La vuelta del malón, de Angel Delavalle, expone con genial crudeza una dicotomía que aún persiste
Quien visite el sector de pintura argentina del Museo Nacional de Bellas Artes disfrutará desde su ingreso con las obras de precursores como Carlos Morel o Prilidiano Pueyrredón, que pintaron tan magníficamente la Argentina del siglo diecinueve, particularmente la vida del campo y de sus paisanos. Y ya metido en ese viaje por el arte y el tiempo, el espectador seguirá quizás tranquilamente su recorrido.
Hasta que al entrar en otra sala se habrá de sentir sacudido de golpe por un cuadro de grandes dimensiones, que ocupa casi toda una pared y que parece que se viene encima. Y si entonces se abstrae del entorno, tal vez ya deje de estar mirando una pintura y se sienta trasladado a una húmeda madrugada en medio de la pampa, antes de la conquista del desierto, en la que después de una tormenta que no acaba de disiparse, un feroz y numeroso grupo de indios vuelve de un saqueo.
Es La vuelta del malón, obra magna del gran Angel Dellavalle e hito de la pintura nacional.
Sobre el ancho campo y en un contraluz penumbroso los indios, probablemente pampas, vuelven galopando a sus tolderías después de haber atacado una población. Han asaltado una iglesia y entre otras cosas traen como trofeos diversos ornamentos sagrados. Las cruces se entremezclan con las lanzas, y para horror uno de los saqueadores lleva colgando la cabeza recién cortada de un hombre. Pero lo más cruel es que otro de los salvajes trae en el lomo de su caballo una joven mujer a quien han secuestrado. Va desnuda y como inconsciente la cristiana, en los primeros momentos de su nueva y atroz vida como cautiva.
La escena es de una barbarie terrible, pero a la vez de una belleza épica inolvidable, y la imagen de la mujer desnuda e indefensa le agrega un fuerte toque de erotismo. A lo lejos sobre el horizonte apenas se alcanzan a divisar restos de incendios que el malón dejó a su paso. Y de cerca parecen oírse los gritos de los indios y el chapotear de los cascos sobre los charcos. Nada le falta al cuadro, si es que esto es un cuadro y no una escena viva.
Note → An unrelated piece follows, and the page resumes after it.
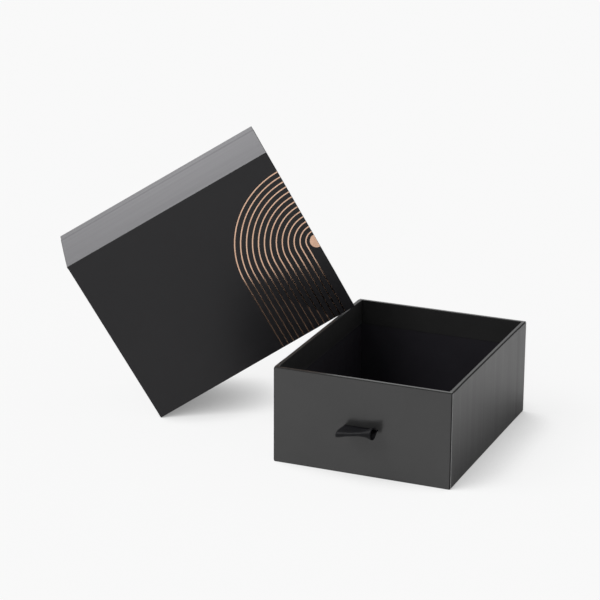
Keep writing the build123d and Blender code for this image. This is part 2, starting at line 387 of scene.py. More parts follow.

Angel Dellavalle, argentino que estudió en Europa, lo pintó en 1892, en coincidencia casual o no con los cuatrocientos años de la llegada de Colón, y en la época en que el país progresaba bajo la llamada "generación del ochenta". Cuando se pintó este cuadro el desierto había sido conquistado y ya no se producían los temibles malones. Era una pampa por donde ahora solo galopaban los gauchos, que a su vez irían siendo corridos por la inmigración europea. Aquellos mismos gauchos que en la lucha contra el indio habían servido tan duramente como carne de lanza en los fortines, tal como lo describe con realismo el Martín Fierro.
Eterna disyuntiva
Consecuencias dolorosas e injustas de esa disyuntiva de hierro entre civilización y barbarie, civilización a la que muchos acusan de haberse impuesto... con barbarie. Pero Dellavalle, hijo de inmigrantes y prototipo del hombre culto de su época, que también pintó los días de fiesta de los paisanos, pinta aquí por contraste, mostrando lo que era o sería el vasto territorio argentino sin tal civilización; y piensa con la ideología del "progreso" que en ese tiempo parecía tan promisorio e infinito.
Mucho más podría decirse del cuadro. Extraordinario por donde se lo considere: por su magistral calidad artística, su realismo y su fortísima expresividad. Y también por ser una constante lección de la historia, que nos interroga como país y que puede dar lugar a interpretaciones muy opuestas y a discusiones interminables. Y además, y esto ni el propio Dellavalle lo habrá podido prever, por su permanente actualidad y por ser una dolorosa metáfora de la Argentina. Un vasto territorio con contraluces, donde nunca terminan de disiparse ni las tormentas sociales ni las amenazas de la violencia. Una civilización que levantó un país pujante sobre un desierto. Pero que no ha llegado a alcanzar una verdadera justicia social ni la paz consecuente. Una cultura capaz de producir obras de arte, pero que a veces da la impresión de ser solo una capa superficial, tan delgada como el barniz bajo el que vibra La vuelta del malón. Ese cuadro que nadie que lo haya visto podrá olvidar.